Paul Nelson (ATC) wrote:
> If you are making a simple web page do you really want the user to be
> setting MIME type of "application/xhtml+xml"? It seems that "text/html"
> or creating a MIME type of "text/xhtml" for well formed requirement
> would be a better option. Most pages are not applications.

And yet most pages should be /produced/ by applications (since asking
ordinary people to learn freaky languages like HTML is unreasonable) and
those applications should obviously generate well-formed markup.
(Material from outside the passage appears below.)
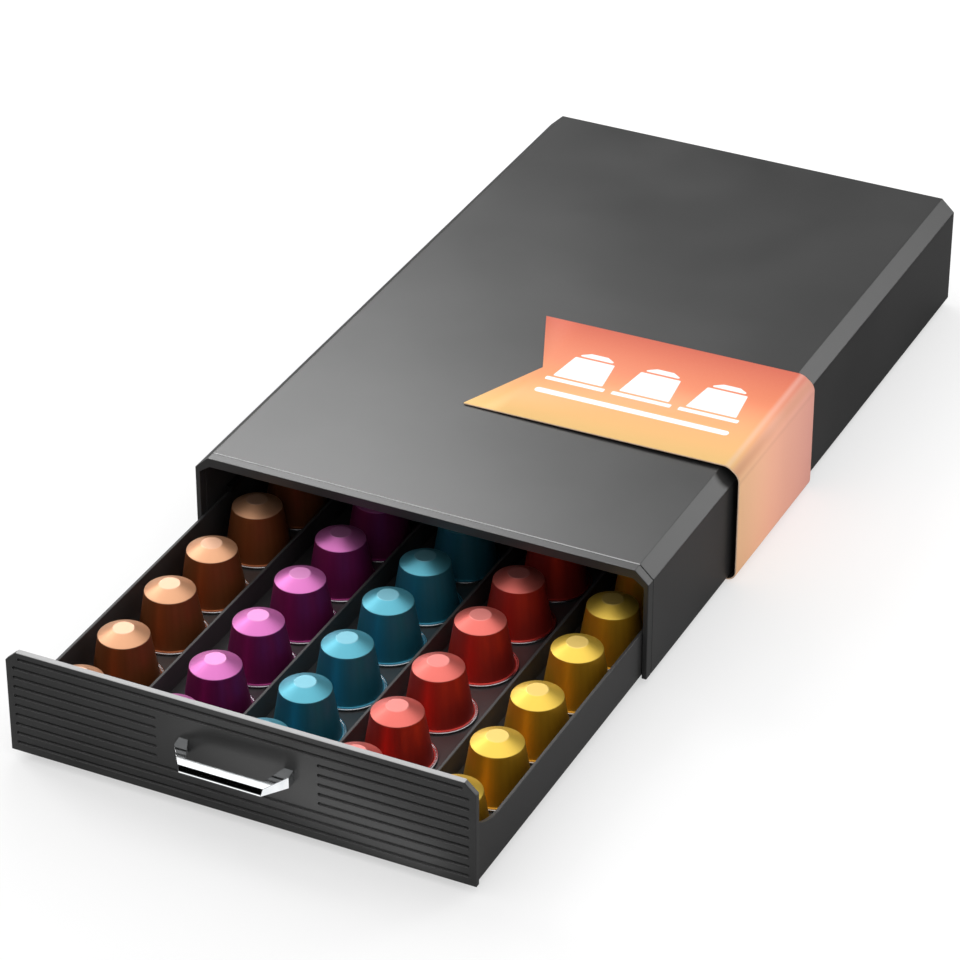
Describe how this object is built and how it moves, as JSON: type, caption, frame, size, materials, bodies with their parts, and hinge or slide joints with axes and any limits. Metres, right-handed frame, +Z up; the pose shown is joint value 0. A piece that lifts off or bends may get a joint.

The only reason your argument has any traction is that most current
mass-market applications for producing HTML and XHTML are not fit for
purpose, not least because of assumptions by the programmers that
documents don't really need to be well-formed. But it's not the spec
that needs fixing there.

In any case, as Jukka adumbrated, there is more to the difference
between text/html and application/xhtml+xml than just processing
requirements relating to well-formedness.

And then a little later in the thread, Paul wrote:

> In the end there needs to be content creators who care about putting
> closing tags in the right place and generating well formed content.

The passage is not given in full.